Ville de Lausanne Award - 2022 - Dora Mahecic
High-throughput and adaptive super-resolution fluorescence microscopy of organelles
EPFL thesis n°10 326
Thesis director: Prof. S. Manley
For innovations in light shaping and real-time adaptation for high-throughput super-resolution microscopy, and their applications to structural biology and cellular biophysics.
Biological processes take place across a range of spatial and temporal scales. Fluorescence super-resolution microscopy has allowed unprecedented insight into the workings of biological systems below the diffraction limit of light. However, most super-resolution techniques are laborious and slow, faced with existing challenges in throughput for the collection of large datasets and capturing dynamic processes in living cells. The aim of this thesis is to overcome these limitations through improved optical design and adaptive microscope control.

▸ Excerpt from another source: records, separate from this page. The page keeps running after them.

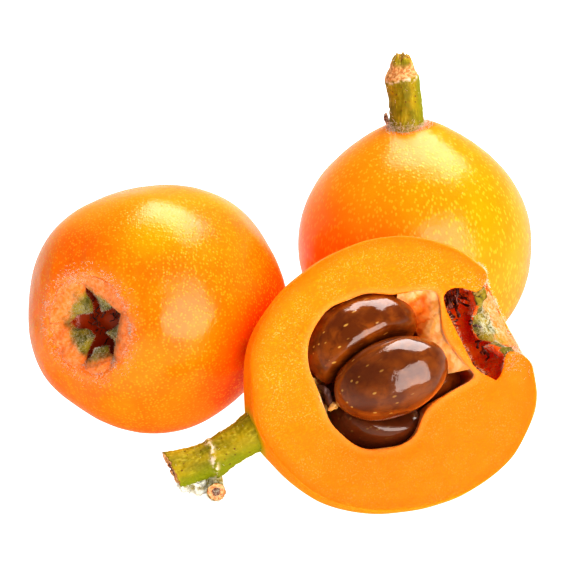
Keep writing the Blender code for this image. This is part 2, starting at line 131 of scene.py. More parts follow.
class Finish:
    """One kind of surface: a Principled material and short ways to add the nodes that feed it."""

    def __init__(self, name, sockets):
        self.material = bpy.data.materials.new(name)
        self.material.use_nodes = True
        self.tree = self.material.node_tree
        self.shader = self.tree.nodes["Principled BSDF"]
        for socket, value in sockets.items():
            self.shader.inputs[socket].default_value = value

    def feed(self, socket, value):
        """Set a socket to a number, a vector or a colour, or link another socket to it."""
        if isinstance(value, bpy.types.NodeSocket):
            self.tree.links.new(value, socket)
        elif socket.type == "RGBA":
            socket.default_value = (*value, 1.0)
        else:
            socket.default_value = value

    def node(self, kind, inputs, **settings):
        made = self.tree.nodes.new("ShaderNode" + kind)
        for name, value in settings.items():
            setattr(made, name, value)
        for name, value in inputs.items():
            self.feed(made.inputs[name], value)
        return made

    def measure(self, name):
        """A number kept for each point of the mesh."""
        return self.node("Attribute", {}, attribute_name=name).outputs["Fac"]

    def place(self, stretch=(1, 1, 1)):
        """Where a point lies in the fruit's own frame, in millimetres."""
        spot = self.node("Attribute", {}, attribute_name="place").outputs["Vector"]
        return self.node("Mapping", {"Vector": spot, "Scale": stretch}).outputs["Vector"]

    def noise(self, size, detail=3.0, stretch=(1, 1, 1), warp=0.0):
        """Cloudy variation of the given size, from 0 to 1."""
        inputs = {"Vector": self.place(stretch), "Scale": 1 / size, "Detail": detail,
                  "Distortion": warp}
        return self.node("TexNoise", inputs).outputs["Fac"]

    def fade(self, value, low, high, ends=(0.0, 1.0)):
        """Turn a range of a value into a soft step between the two ends."""
        inputs = {"Value": value, "From Min": low, "From Max": high, "To Min": ends[0],
                  "To Max": ends[1]}
        return self.node("MapRange", inputs, interpolation_type="SMOOTHSTEP").outputs["Result"]

    def patches(self, size, detail, low, high, ends=(0.0, 1.0), stretch=(1, 1, 1), warp=0.0):
        """Soft-edged patches: cloudy variation, faded over a range of its height."""
        return self.fade(self.noise(size, detail, stretch, warp), low, high, ends)

    def maths(self, operation, first, second):
        made = self.node("Math", {}, operation=operation)
        self.feed(made.inputs[0], first)
        self.feed(made.inputs[1], second)
        return made.outputs["Value"]

    def product(self, *values):
        made = values[0]
        for value in values[1:]:
            made = self.maths("MULTIPLY", made, value)
        return made

    def total(self, *values):
        made = values[0]
        for value in values[1:]:
            made = self.maths("ADD", made, value)
        return made

    def dots(self, size, reach, share, stretch=(1, 1, 1)):
        """Soft dots: at most one in each cell of the given size, in that share of the cells."""
        cells = self.node("TexVoronoi", {"Vector": self.place(stretch), "Scale": 1 / size})
        red = self.node("SeparateColor", {"Color": cells.outputs["Color"]}).outputs["Red"]
        inside = self.fade(cells.outputs["Distance"], reach, reach * 0.5)
        return self.product(inside, self.fade(red, share + 0.04, share - 0.04))

    def mix(self, share, first, second, kind="MIX"):
        """Go from the first colour to the second by a share."""
        made = self.node("Mix", {}, data_type="RGBA", blend_type=kind)
        self.feed(made.inputs["Factor"], share)
        self.feed(made.inputs[6], first)
        self.feed(made.inputs[7], second)
        return made.outputs[2]

    def colour(self, value):
        self.feed(self.shader.inputs["Base Color"], value)

    def roughness(self, value):
        self.feed(self.shader.inputs["Roughness"], value)

    def relief(self, height, depth, strength=1.0, coat=False):
        """Raise and sink the surface by a height from 0 to 1 that stands for a depth."""
        inputs = {"Height": height, "Distance": depth * MM, "Strength": strength}
        normal = self.node("Bump", inputs).outputs["Normal"]
        self.feed(self.shader.inputs["Normal"], normal)
        if coat:
            self.feed(self.shader.inputs["Coat Normal"], normal)


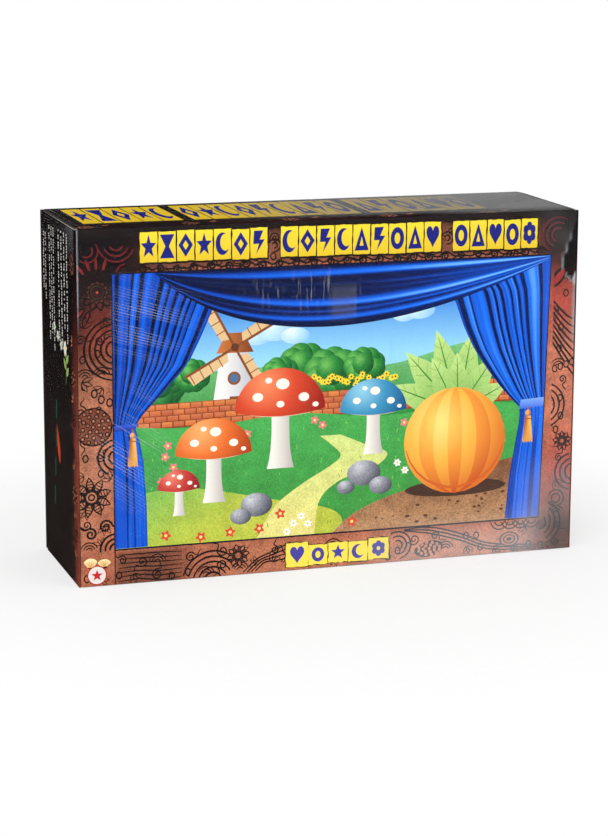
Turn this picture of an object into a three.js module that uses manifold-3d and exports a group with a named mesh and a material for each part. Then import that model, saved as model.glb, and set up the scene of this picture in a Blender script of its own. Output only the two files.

The design of a novel flat-fielding module for multi-focal excitation and its integration into an instant structured illumination microscope results in larger fields of view with uniform illumination and allows for multi-color, 3-dimensional imaging at double the diffraction-limited resolution. We apply these tools to study molecular organization within the centriole. Secondly, by replacing rigid microscope controls with machine learning-assisted control of the imaging parameters, we enable the microscope to adapt the optimal imaging parameters on-the-fly, to best fit the biological process in question and adapt to changes in the sample. This allows us to capture events of interest at high imaging speed, while preserving the sample during a lack thereof. We apply this approach to capture the final stages of bacterial and mitochondrial division.